Burn & Mint Equilibrium
The Burn & Mint Equilibrium creates an on-chain marketplace between the product creator and the consumer. Consumers buy and destroy tokens to obtain goods and services - in DeMR's case, or the ability to set priorities for upcoming spatial scenes. Specifically, the mechanism enables them to purchase and destroy DMR tokens, and the system generates DDCs for them. As customers use their system DDCs, the system tracks service usage in order to assign relevant rewards to specific Land Holders, contributors, and computing nodes.
If the demand for network data usage is getting high, and the number of tokens destroyed by consumers per unit of time is greater than the number of tokens minted in that time period, there is a positive price pressure on the tokens, when a fixed number of DMRs will be redeemable for more DDCs, which will cause the system to gradually return to equilibrium; and vice versa.

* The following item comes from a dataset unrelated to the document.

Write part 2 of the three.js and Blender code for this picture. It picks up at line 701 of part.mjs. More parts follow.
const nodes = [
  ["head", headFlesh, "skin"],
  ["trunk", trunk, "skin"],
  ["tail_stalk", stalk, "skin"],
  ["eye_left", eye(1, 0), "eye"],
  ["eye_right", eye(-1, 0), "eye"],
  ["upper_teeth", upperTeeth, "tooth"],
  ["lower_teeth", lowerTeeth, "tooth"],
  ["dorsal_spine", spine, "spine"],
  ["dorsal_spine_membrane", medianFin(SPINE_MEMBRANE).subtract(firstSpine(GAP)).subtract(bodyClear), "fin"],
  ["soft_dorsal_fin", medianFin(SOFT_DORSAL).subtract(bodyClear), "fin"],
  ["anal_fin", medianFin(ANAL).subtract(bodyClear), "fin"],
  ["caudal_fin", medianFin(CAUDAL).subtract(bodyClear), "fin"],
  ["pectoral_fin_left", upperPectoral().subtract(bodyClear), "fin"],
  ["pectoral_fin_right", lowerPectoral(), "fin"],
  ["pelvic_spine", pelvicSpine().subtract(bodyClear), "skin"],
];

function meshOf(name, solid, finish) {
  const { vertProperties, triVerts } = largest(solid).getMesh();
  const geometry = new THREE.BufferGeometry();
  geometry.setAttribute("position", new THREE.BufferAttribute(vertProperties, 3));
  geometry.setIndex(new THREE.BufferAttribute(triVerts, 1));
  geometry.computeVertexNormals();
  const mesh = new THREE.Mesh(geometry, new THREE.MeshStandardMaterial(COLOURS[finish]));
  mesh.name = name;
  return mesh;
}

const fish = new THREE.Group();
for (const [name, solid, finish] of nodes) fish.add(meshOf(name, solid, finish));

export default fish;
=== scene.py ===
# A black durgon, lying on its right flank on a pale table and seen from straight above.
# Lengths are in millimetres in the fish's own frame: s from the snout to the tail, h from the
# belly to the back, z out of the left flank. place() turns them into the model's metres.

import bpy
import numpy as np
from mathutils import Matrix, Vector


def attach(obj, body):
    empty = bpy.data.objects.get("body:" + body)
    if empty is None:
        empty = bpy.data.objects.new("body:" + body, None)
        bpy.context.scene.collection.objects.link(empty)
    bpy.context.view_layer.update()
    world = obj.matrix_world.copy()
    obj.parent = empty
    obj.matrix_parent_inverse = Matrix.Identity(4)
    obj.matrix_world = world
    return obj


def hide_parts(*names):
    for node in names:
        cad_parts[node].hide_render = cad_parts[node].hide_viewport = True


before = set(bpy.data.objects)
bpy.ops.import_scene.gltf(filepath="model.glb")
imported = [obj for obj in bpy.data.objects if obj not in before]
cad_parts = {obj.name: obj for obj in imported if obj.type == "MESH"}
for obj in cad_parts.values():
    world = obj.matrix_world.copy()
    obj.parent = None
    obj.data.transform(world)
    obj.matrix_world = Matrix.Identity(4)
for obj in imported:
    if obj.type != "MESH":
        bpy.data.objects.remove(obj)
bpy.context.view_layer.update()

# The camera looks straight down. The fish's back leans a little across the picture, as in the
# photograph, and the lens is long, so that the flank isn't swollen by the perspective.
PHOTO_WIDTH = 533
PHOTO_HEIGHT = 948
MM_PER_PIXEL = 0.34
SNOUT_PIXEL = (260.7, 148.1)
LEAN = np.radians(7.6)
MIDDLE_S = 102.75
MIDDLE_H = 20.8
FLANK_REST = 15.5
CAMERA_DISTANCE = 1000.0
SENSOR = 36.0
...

Given that tokens are burned over time, and we don't want to deplete the supply of tokens in the system, we will use the Capped Net Emissions model, which means that the burned net amount of tokens will be used as mintable tokens for rewards to Land Holders and added back to the mining pool supply. However, this will not lead to a change in the maximum supply of tokens: the net release of tokens is to make up for the additional minting demand caused by the burning demand when the supply cannot meet the demand due to the halving rule, which means dynamically adjusted according to the number of data visits per unit time. The entry of new tokens into the system will reduce the deflationary effect to a certain extent. Obviously, the normal operation of the system and the sufficient incentives for the contributors are more important. Eventually, there will be 2 billion tokens in permanent circulation in the system.

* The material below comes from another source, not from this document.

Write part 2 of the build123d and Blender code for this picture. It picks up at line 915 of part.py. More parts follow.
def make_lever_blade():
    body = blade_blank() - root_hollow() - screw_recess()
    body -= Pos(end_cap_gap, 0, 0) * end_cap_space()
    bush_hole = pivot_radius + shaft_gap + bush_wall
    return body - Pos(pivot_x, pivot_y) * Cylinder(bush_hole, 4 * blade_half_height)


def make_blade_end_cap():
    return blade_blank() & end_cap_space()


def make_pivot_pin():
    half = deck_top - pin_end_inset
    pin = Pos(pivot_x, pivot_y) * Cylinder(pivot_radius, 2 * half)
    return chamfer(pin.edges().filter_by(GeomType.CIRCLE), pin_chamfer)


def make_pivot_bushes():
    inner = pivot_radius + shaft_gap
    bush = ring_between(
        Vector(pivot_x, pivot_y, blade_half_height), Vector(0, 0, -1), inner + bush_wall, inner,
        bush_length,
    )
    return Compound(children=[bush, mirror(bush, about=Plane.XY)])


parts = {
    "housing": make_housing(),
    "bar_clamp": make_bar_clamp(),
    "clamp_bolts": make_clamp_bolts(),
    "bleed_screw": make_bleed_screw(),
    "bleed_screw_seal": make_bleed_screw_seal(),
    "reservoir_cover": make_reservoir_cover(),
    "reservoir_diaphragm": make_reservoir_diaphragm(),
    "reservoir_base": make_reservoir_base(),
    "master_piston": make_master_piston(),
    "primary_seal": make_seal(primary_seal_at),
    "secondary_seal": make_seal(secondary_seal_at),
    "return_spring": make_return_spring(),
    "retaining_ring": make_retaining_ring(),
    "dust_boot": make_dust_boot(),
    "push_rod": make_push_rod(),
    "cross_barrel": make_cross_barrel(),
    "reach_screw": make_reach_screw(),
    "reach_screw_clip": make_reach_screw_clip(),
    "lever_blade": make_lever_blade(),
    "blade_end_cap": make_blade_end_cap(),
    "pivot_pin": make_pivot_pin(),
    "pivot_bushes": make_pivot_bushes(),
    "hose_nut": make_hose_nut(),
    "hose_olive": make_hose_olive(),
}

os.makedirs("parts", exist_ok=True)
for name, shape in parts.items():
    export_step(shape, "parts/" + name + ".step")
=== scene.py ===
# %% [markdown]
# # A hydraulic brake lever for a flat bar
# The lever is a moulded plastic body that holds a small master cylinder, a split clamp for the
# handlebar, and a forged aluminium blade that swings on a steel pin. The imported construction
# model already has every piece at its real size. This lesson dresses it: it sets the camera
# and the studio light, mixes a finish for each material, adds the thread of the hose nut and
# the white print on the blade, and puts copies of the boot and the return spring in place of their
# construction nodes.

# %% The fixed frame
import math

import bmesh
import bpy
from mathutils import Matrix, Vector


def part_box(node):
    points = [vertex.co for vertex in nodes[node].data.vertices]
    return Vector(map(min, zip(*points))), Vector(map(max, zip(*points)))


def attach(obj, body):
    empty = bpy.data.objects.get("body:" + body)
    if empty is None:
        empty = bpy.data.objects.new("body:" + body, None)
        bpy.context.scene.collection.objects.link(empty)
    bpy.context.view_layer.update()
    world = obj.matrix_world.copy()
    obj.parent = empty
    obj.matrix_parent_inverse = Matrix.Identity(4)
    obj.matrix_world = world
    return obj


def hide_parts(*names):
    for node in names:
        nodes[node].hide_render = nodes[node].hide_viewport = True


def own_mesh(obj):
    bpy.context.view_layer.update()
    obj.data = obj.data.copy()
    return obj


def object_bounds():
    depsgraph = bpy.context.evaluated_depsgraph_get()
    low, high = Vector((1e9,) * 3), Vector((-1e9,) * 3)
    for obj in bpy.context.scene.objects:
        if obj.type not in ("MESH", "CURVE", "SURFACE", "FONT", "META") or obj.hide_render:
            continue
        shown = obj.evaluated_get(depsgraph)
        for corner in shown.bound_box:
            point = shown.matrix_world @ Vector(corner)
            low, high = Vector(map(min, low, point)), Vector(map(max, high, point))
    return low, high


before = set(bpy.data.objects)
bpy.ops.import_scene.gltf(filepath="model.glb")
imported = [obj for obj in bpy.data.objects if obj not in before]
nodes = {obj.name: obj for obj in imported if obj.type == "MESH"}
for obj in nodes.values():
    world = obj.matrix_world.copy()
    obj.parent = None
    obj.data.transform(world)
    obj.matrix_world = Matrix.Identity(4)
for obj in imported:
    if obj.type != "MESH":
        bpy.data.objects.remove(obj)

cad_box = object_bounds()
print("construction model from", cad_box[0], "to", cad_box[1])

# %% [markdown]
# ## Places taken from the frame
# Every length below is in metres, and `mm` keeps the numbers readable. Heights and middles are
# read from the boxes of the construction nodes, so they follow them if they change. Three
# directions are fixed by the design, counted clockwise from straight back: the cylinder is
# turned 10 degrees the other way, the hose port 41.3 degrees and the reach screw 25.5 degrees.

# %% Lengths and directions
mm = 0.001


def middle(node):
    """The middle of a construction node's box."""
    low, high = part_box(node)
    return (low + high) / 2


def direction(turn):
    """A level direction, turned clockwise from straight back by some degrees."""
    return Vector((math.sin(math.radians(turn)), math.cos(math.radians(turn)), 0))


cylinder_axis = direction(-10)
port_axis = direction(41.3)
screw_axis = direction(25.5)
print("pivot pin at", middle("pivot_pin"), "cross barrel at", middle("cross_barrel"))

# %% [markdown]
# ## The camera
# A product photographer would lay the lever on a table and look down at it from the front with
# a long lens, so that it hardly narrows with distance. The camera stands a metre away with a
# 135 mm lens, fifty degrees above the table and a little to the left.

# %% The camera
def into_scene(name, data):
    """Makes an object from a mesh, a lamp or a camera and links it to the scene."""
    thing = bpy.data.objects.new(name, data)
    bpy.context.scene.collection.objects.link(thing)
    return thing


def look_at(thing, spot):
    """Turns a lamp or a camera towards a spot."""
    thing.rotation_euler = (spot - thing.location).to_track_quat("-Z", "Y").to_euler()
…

The release amount of tokens is a variable (due to the restriction on the maximum supply by the halving rule, it is not a constant). Before the Net Emissions model is activated, the release amount has no functional relationship with the destruction brought by the generation of DDC. The Net Emissions model will subsequently be activated as the demand for network usage increases and token releases are halved each year, so that contributors can continue to receive their rewards. We will dynamically adjust the maximum Net Emissions limit per unit of time-based on actual demand and through a vote initiated by the Governance Board, in order to meet the rewards for contributors without unduly weakening the deflationary effect of the original model. When demand continues to increase and exceed the maximum limit on net releases, the BME model will activate again and create a deflationary effect.
Complemented by the burn and mint equilibrium model and net emission rules, the number of recycled tokens will increase as customer demand increases. The network will continue to generate substantial rewards for contributors in perpetuity, and the available amount of value will ultimately be closely tied to the value paid by customers.